**** COLLECTED DATA
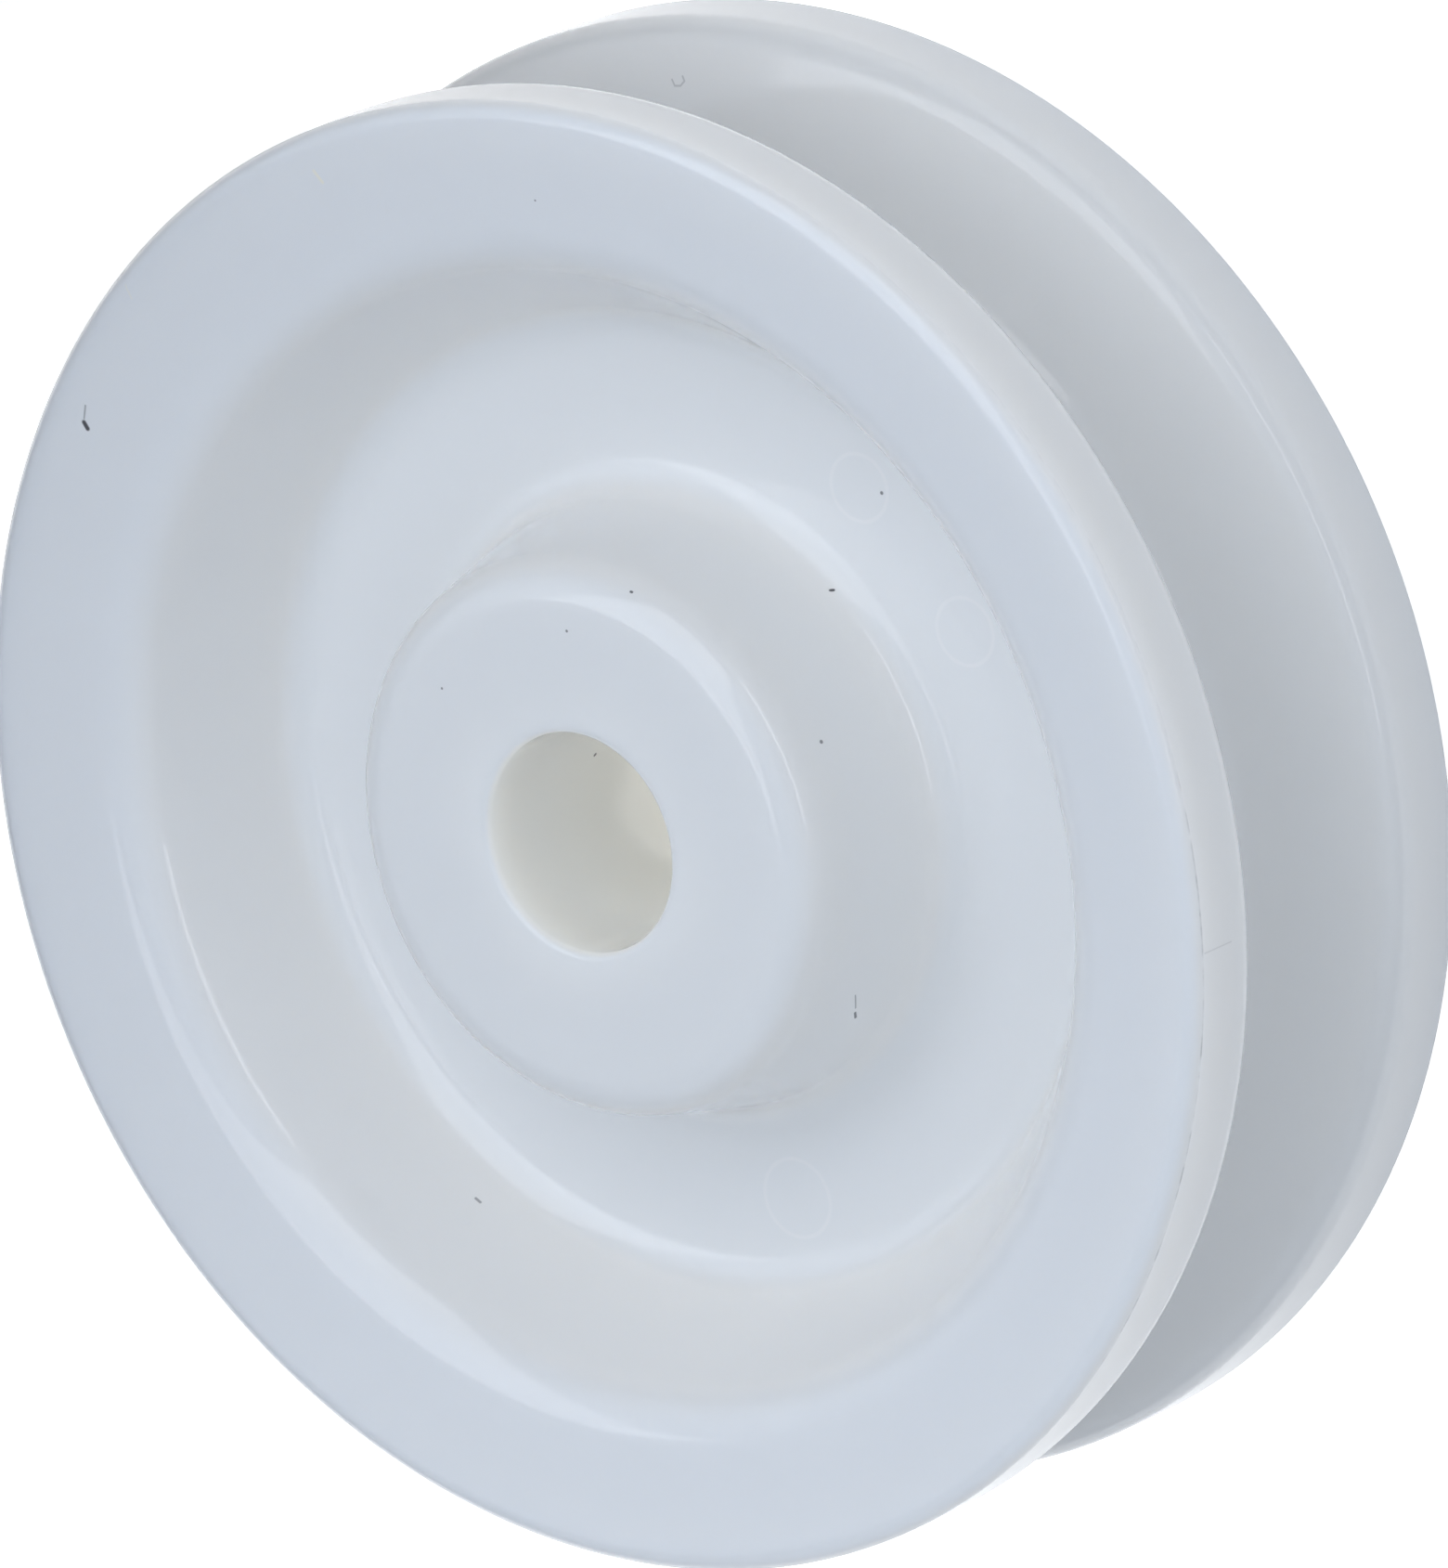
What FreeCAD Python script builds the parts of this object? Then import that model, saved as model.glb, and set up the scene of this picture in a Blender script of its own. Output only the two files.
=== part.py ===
import FreeCAD, Part

"""Rope pulley moulded in one piece: two flanges with a rope groove between them, a thin web and a hub.

The axis of the bore is Z and the origin is the bore's centre in the middle plane. Both sides are alike,
so one quarter of the section is drawn, turned about the axis and mirrored in the middle plane.
Lengths are in millimetres and angles in degrees.
"""

import math
import os

import Sketcher

# Driving sizes, each written once, and two that follow from them
SIZES = [
    ("outer_diameter", 100.0, "over the two flanges"),
    ("rim_width", 28.8, "over the highest rings of the two flanges"),
    ("rim_corner_radius", 1.3, "outer corner of a flange"),
    ("rim_edge_drop", 0.7, "from a flange's highest ring down to its outer edge"),
    ("rim_face_angle", 6.5, "slope of a flange's face, lower towards the recess"),
    ("groove_root_share", 0.75, "of the outer diameter, at the bottom of the rope groove"),
    ("groove_root_diameter", "=outer_diameter * groove_root_share", "at the bottom of the rope groove"),
    ("groove_root_radius", 6.0, "round bottom of the rope groove"),
    ("groove_angle", 30.0, "between the two flanks of the groove"),
    ("groove_edge_radius", 2.1, "where a flank runs out to the rim"),
    ("bore_diameter", 15.0, "running bore for the axle"),
    ("bore_edge_radius", 0.5, "mouth of the bore"),
    ("hub_length", 29.8, "over the two end faces of the hub"),
    ("hub_face_diameter", 32.5, "flat end face of the hub"),
    ("hub_edge_radius", 3.0, "outer edge of the hub's end"),
    ("hub_draft_angle", 12.0, "taper of the hub's side"),
    ("hub_root_radius", 2.6, "between hub and web"),
    ("web_thickness", 6.0, "flat web between hub and rim"),
    ("rim_root_thickness", 6.3, "from the bottom of the groove in to the web's flat part"),
    (
        "web_flat_diameter",
        "=groove_root_diameter - 2 * rim_root_thickness",
        "where the web begins to rise to the rim",
    ),
    ("recess_foot_radius", 2.9, "between web and recess wall"),
    ("recess_wall_angle", 31.5, "recess wall, from the axis"),
    ("recess_lip_radius", 4.8, "between recess wall and flange face"),
]


def add_sheet(doc):
    """Spreadsheet that holds the driving sizes under their names."""
    sheet = doc.addObject("Spreadsheet::Sheet", "sizes")
    for row, (name, value, meaning) in enumerate(SIZES, start=1):
        sheet.set("A%d" % row, name)
        sheet.set("B%d" % row, str(value))
        sheet.set("C%d" % row, meaning)
        sheet.setAlias("B%d" % row, name)
    doc.recompute()
    return sheet


def origin_plane(body, role):
    """Plane of the body's own origin, such as XZ_Plane."""
    return next(item for item in body.Origin.OriginFeatures if item.Role == role)


def polar(centre, radius, angle):
    """Point at this radius and angle, in degrees, round a centre."""
    turn = math.radians(angle)
    return FreeCAD.Vector(centre.x + radius * math.cos(turn), centre.y + radius * math.sin(turn), 0)


class Outline:
    """Closed chain of lines and arcs in a sketch, each tangent to the next where that is asked for."""

    def __init__(self, sketch):
        self.sketch = sketch
        self.links = []

    def line(self, start, end):
        """Adds a straight piece and returns its number."""
        number = self.sketch.addGeometry(Part.LineSegment(start, end))
        self.links.append((number, 1, 2))
        return number

    def arc(self, centre, radius, from_angle, to_angle):
        """Adds a round piece; it runs clockwise where to_angle is the smaller."""
        circle = Part.Circle(centre, FreeCAD.Vector(0, 0, 1), radius)
        low, high = sorted((math.radians(from_angle), math.radians(to_angle)))
        number = self.sketch.addGeometry(Part.ArcOfCircle(circle, low, high))
        self.links.append((number, 1, 2) if to_angle > from_angle else (number, 2, 1))
        return number

    def join(self, corners):
        """Ties each piece to the next: tangent, or only touching after a piece in corners."""
        following = self.links[1:] + self.links[:1]
        for (number, _, last), (next_number, first, _) in zip(self.links, following):
            kind = "Coincident" if number in corners else "Tangent"
            self.sketch.addConstraint(Sketcher.Constraint(kind, number, last, next_number, first))

    def bind(self, kind, places, expression, start_value):
        """Adds a dimension and ties it to the sheet."""
        index = self.sketch.addConstraint(Sketcher.Constraint(kind, *places, start_value))
        self.sketch.setExpression("Constraints[%d]" % index, expression)


def draw_quarter(sketch, size):
    """Quarter of the section, from the bore to the rim and from the middle plane to one face.

    The sketch's x is the distance from the axis and its y the height above the middle plane.
    """
    rim_radius = size.outer_diameter / 2
    bore_radius = size.bore_diameter / 2
    hub_top = size.hub_length / 2
    web_top = size.web_thickness / 2
    draft = size.hub_draft_angle
    wall = 90 - size.recess_wall_angle
    slope = size.rim_face_angle
    flank = size.groove_angle / 2

    def direction(angle):
        return polar(FreeCAD.Vector(), 1, angle)

    # Hub: the edge's arc ends on the tapered side, and the root's arc touches that side and the web
    bore_edge = FreeCAD.Vector(bore_radius + size.bore_edge_radius, hub_top - size.bore_edge_radius, 0)
    hub_edge = FreeCAD.Vector(size.hub_face_diameter / 2, hub_top - size.hub_edge_radius, 0)
    side_start = polar(hub_edge, size.hub_edge_radius, draft)
    root_height = web_top + size.hub_root_radius
    root_offset = size.hub_root_radius - (root_height - side_start.y) * math.sin(math.radians(draft))
    root_x = side_start.x + root_offset / math.cos(math.radians(draft))
    hub_root = FreeCAD.Vector(root_x, root_height, 0)

    # Rim corner and recess foot are placed by sizes; the lip's arc touches the wall and the flange's face
    corner_height = size.rim_width / 2 - size.rim_corner_radius
    rim_edge_height = size.rim_width / 2 - size.rim_edge_drop
    corner_end = math.degrees(math.asin((rim_edge_height - corner_height) / size.rim_corner_radius))
    corner_reach = size.rim_corner_radius * math.cos(math.radians(corner_end))
    rim_corner = FreeCAD.Vector(rim_radius - corner_reach, corner_height, 0)
    foot = FreeCAD.Vector(size.web_flat_diameter / 2, web_top + size.recess_foot_radius, 0)
    wall_start = polar(foot, size.recess_foot_radius, wall - 90)
    face_end = polar(rim_corner, size.rim_corner_radius, 90 + slope)
    into_wall = direction(wall - 90)
    under_face = direction(slope - 90)
    wall_reach = wall_start.dot(into_wall) + size.recess_lip_radius
    face_reach = face_end.dot(under_face) + size.recess_lip_radius
    spread = into_wall.x * under_face.y - into_wall.y * under_face.x
    lip_x = (wall_reach * under_face.y - face_reach * into_wall.y) / spread
    lip_y = (face_reach * into_wall.x - wall_reach * under_face.x) / spread
    lip = FreeCAD.Vector(lip_x, lip_y, 0)

    # Rope groove: its flank touches the round bottom, and the edge's arc touches the flank and the rim
    root = FreeCAD.Vector(size.groove_root_diameter / 2 + size.groove_root_radius, 0, 0)
    flank_end = polar(root, size.groove_root_radius, 90 + flank)
    edge_x = rim_radius - size.groove_edge_radius
    rise = size.groove_edge_radius + (edge_x - flank_end.x) * math.sin(math.radians(flank))
    edge = FreeCAD.Vector(edge_x, flank_end.y + rise / math.cos(math.radians(flank)), 0)

    outline = Outline(sketch)
    bore = outline.line(FreeCAD.Vector(bore_radius, 0, 0), polar(bore_edge, size.bore_edge_radius, 180))
    bore_arc = outline.arc(bore_edge, size.bore_edge_radius, 180, 90)
    hub_face = outline.line(
        polar(bore_edge, size.bore_edge_radius, 90), polar(hub_edge, size.hub_edge_radius, 90)
    )
    hub_arc = outline.arc(hub_edge, size.hub_edge_radius, 90, draft)
    hub_side = outline.line(side_start, polar(hub_root, size.hub_root_radius, 180 + draft))
    root_arc = outline.arc(hub_root, size.hub_root_radius, 180 + draft, 270)
    web = outline.line(
        polar(hub_root, size.hub_root_radius, 270), polar(foot, size.recess_foot_radius, 270)
    )
    foot_arc = outline.arc(foot, size.recess_foot_radius, 270, 270 + wall)
    recess_wall = outline.line(wall_start, polar(lip, size.recess_lip_radius, 90 + wall))
    lip_arc = outline.arc(lip, size.recess_lip_radius, 90 + wall, 90 + slope)
    rim_face = outline.line(polar(lip, size.recess_lip_radius, 90 + slope), face_end)
    corner_arc = outline.arc(rim_corner, size.rim_corner_radius, 90 + slope, corner_end)
    rim = outline.line(
        polar(rim_corner, size.rim_corner_radius, corner_end), polar(edge, size.groove_edge_radius, 0)
    )
    edge_arc = outline.arc(edge, size.groove_edge_radius, 0, flank - 90)
    groove_flank = outline.line(polar(edge, size.groove_edge_radius, flank - 90), flank_end)
    groove_arc = outline.arc(root, size.groove_root_radius, 90 + flank, 180)
    middle = outline.line(polar(root, size.groove_root_radius, 180), FreeCAD.Vector(bore_radius, 0, 0))
    outline.join(corners=(corner_arc, groove_arc, middle))

    # Lines that stay level, upright or on the middle plane; 3 is an arc's centre and -1 the x axis
    for upright in (bore, rim):
        sketch.addConstraint(Sketcher.Constraint("Vertical", upright))
    for level in (hub_face, web, middle):
        sketch.addConstraint(Sketcher.Constraint("Horizontal", level))
    sketch.addConstraint(Sketcher.Constraint("PointOnObject", middle, 2, -1))
    sketch.addConstraint(Sketcher.Constraint("PointOnObject", groove_arc, 3, -1))

    radii = [
        (bore_arc, "bore_edge_radius"),
        (hub_arc, "hub_edge_radius"),
        (root_arc, "hub_root_radius"),
        (foot_arc, "recess_foot_radius"),
        (lip_arc, "recess_lip_radius"),
        (corner_arc, "rim_corner_radius"),
        (edge_arc, "groove_edge_radius"),
        (groove_arc, "groove_root_radius"),
    ]
    for number, name in radii:
        outline.bind("Radius", (number,), "sizes." + name, getattr(size, name))

    half_diameters = [
        (bore, 1, "bore_diameter"),
        (hub_arc, 3, "hub_face_diameter"),
        (foot_arc, 3, "web_flat_diameter"),
        (groove_arc, 2, "groove_root_diameter"),
        (rim, 1, "outer_diameter"),
    ]
    for number, point, name in half_diameters:
        outline.bind("DistanceX", (-1, 1, number, point), "sizes.%s / 2" % name, getattr(size, name) / 2)

    heights = [
        (hub_face, 1, "sizes.hub_length / 2", hub_top),
        (web, 1, "sizes.web_thickness / 2", web_top),
        (corner_arc, 3, "sizes.rim_width / 2 - sizes.rim_corner_radius", corner_height),
        (rim, 1, "sizes.rim_width / 2 - sizes.rim_edge_drop", rim_edge_height),
    ]
    for number, point, expression, height in heights:
        outline.bind("DistanceY", (-1, 1, number, point), expression, height)

    # Directions of the sloping lines, measured from the x axis
    slopes = [
        (hub_side, "sizes.hub_draft_angle - 90", draft - 90),
        (recess_wall, "90 - sizes.recess_wall_angle", wall),
        (rim_face, "sizes.rim_face_angle", slope),
        (groove_flank, "sizes.groove_angle / 2 - 180", flank - 180),
    ]
    for number, expression, angle in slopes:
        outline.bind("Angle", (number,), expression, math.radians(angle))


def make_pulley(doc, sheet):
    """The whole moulding: the quarter section turned about the axis and mirrored."""
    body = doc.addObject("PartDesign::Body", "pulley")
    body.Label = "pulley"
    section = body.newObject("Sketcher::SketchObject", "quarter_section")
    section.AttachmentSupport = [(origin_plane(body, "XZ_Plane"), "")]
    section.MapMode = "FlatFace"
    doc.recompute()
    draw_quarter(section, sheet)
    doc.recompute()

    half = body.newObject("PartDesign::Revolution", "turned_half")
    half.Profile = section
    half.ReferenceAxis = (section, ["V_Axis"])
    half.Angle = 360
    section.Visibility = False
    doc.recompute()

    whole = body.newObject("PartDesign::Mirrored", "both_halves")
    whole.Originals = [half]
    whole.MirrorPlane = (origin_plane(body, "XY_Plane"), [""])
    body.Tip = whole
    doc.recompute()
    return body, section, half


def check(doc, body, section, half):
    """Stops if a feature failed, the section is loose or the mirror added nothing."""
    for item in doc.Objects:
        faults = [state for state in item.State if state in ("Invalid", "Error")]
        if faults:
            raise RuntimeError("%s: %s" % (item.Name, ", ".join(faults)))
    if section.solve() != 0 or not section.FullyConstrained:
        raise RuntimeError("the quarter section isn't fully constrained")
    shape = body.Shape
    if shape.isNull() or not shape.isValid() or len(shape.Solids) != 1:
        raise RuntimeError("the pulley isn't one valid solid")
    if abs(shape.Volume / half.Shape.Volume - 2) > 1e-6:
        raise RuntimeError("the mirror didn't double the turned half")


doc = FreeCAD.newDocument("rope_pulley")
sheet = add_sheet(doc)
pulley, quarter_section, turned_half = make_pulley(doc, sheet)
check(doc, pulley, quarter_section, turned_half)

os.makedirs("parts", exist_ok=True)
pulley.Shape.exportStep(os.path.join("parts", pulley.Label + ".step"))

box = pulley.Shape.optimalBoundingBox()
print("pulley: %.1f x %.1f x %.1f mm" % (box.XLength, box.YLength, box.ZLength))
print("volume: %.1f cm3" % (pulley.Shape.Volume / 1000))
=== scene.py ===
"""Rope pulley of natural plastic, lying on its rear hub face, seen and lit as in the photograph.

The pulley is one lathe-turned mesh, made from the same sizes as the CAD solid that it stands for.
Azimuths count round +Z from +X towards +Y, and tilts count from +Z. The camera is on the -Y side.
"""
import math

import bpy
from mathutils import Euler, Matrix, Vector


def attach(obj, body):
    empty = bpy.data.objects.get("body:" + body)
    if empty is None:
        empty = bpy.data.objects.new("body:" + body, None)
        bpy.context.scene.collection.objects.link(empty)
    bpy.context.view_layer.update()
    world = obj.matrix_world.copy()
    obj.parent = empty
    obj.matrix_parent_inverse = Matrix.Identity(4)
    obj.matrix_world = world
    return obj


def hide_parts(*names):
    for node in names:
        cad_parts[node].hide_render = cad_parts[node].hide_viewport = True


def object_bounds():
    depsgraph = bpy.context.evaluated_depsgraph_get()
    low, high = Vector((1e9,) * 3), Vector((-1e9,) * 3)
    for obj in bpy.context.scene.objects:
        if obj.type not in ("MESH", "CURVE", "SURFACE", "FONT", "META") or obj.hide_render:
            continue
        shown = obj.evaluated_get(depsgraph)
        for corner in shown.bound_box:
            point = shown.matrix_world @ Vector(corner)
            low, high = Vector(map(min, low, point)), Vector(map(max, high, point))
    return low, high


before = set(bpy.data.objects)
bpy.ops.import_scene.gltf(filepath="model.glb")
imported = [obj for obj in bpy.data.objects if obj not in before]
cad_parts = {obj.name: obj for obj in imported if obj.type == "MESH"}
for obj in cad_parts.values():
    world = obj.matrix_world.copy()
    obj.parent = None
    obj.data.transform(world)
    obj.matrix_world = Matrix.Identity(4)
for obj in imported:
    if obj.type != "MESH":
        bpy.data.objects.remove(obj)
cad_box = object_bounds()

MM = 0.001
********
TASK PROMPT: Extract the lines from the line with "box = pulley.Shape.optimalBoundingBox()" through the line with "for corner in". Keep both of those lines, copy everything exactly, and add nothing.

EXERCISE RESULT:
box = pulley.Shape.optimalBoundingBox()
print("pulley: %.1f x %.1f x %.1f mm" % (box.XLength, box.YLength, box.ZLength))
print("volume: %.1f cm3" % (pulley.Shape.Volume / 1000))
=== scene.py ===
"""Rope pulley of natural plastic, lying on its rear hub face, seen and lit as in the photograph.

The pulley is one lathe-turned mesh, made from the same sizes as the CAD solid that it stands for.
Azimuths count round +Z from +X towards +Y, and tilts count from +Z. The camera is on the -Y side.
"""
import math

import bpy
from mathutils import Euler, Matrix, Vector


def attach(obj, body):
    empty = bpy.data.objects.get("body:" + body)
    if empty is None:
        empty = bpy.data.objects.new("body:" + body, None)
        bpy.context.scene.collection.objects.link(empty)
    bpy.context.view_layer.update()
    world = obj.matrix_world.copy()
    obj.parent = empty
    obj.matrix_parent_inverse = Matrix.Identity(4)
    obj.matrix_world = world
    return obj


def hide_parts(*names):
    for node in names:
        cad_parts[node].hide_render = cad_parts[node].hide_viewport = True


def object_bounds():
    depsgraph = bpy.context.evaluated_depsgraph_get()
    low, high = Vector((1e9,) * 3), Vector((-1e9,) * 3)
    for obj in bpy.context.scene.objects:
        if obj.type not in ("MESH", "CURVE", "SURFACE", "FONT", "META") or obj.hide_render:
            continue
        shown = obj.evaluated_get(depsgraph)
        for corner in shown.bound_box:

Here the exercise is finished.